Fotografía: Jesús Massó
El idilio de Cádiz con el mar es tan antiguo como su propia historia. Por el mar arribó y partió el esplendor de una urbe marinera, cultural, mercantil e industrial.
El mar sirvió de arma de resistencia, allá por 1812, cuando las Cortes Generales promulgaron en Cádiz la primera Constitución del país, con la que se conquistaron derechos tan elementales como el sufragio universal, la soberanía nacional, la separación de poderes, la abolición de la Inquisición y la libertad de imprenta e industria, entre otras promulgaciones.
Antes, y mucho antes de aquel momento, entonces y ahora, la bahía de Cádiz se sirvió del mar y de su situación estratégica para sobrevivir y renacer.
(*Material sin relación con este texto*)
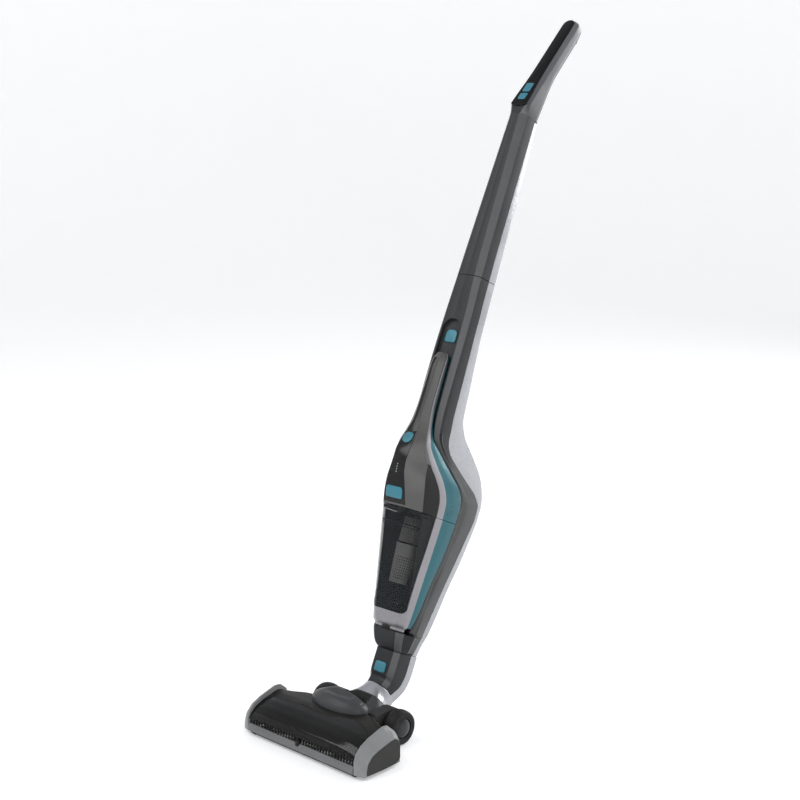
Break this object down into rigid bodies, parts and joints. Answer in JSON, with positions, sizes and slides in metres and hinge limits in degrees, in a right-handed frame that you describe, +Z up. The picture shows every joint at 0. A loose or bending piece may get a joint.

Probablemente, ni el ayer, ni el mañana de Cádiz serían el mismo sin la industria que gira en torno a su bien más preciado: el mar. De ese buen o mal aprovechamiento, siempre se produjo su grandeza o su declive, como lo demuestra la historia o los momentos actuales.
Representa un suicidio laboral, social y económico ofrecer la espalda a nuestro principal recurso. Bajo ningún concepto se debería abandonar, o adormecer, el conjunto de actividades productivas derivadas de las aguas que nos rodean, como son: la industria naval, los puertos de la Bahía, la pesca -hoy desarrollada además en la acuicultura- y las diversas actividades deportivas y recreativas emanadas del mar. Como ahora nos lo demuestran las bondades sociales, económicas y culturales obtenidas por la Gran Regata.
La metrópolis gaditana, compuesta por esas cinco ciudades acariciadas por las cálidas aguas de su Bahía y bañadas por las del Atlántico, portadoras del mismo ADN geográfico, histórico, cultural e industrial, se enfrenta al momento histórico de tener que defender, o defenestrar lo suyo. Y si decide enterrar su historia, estará condenando su futuro.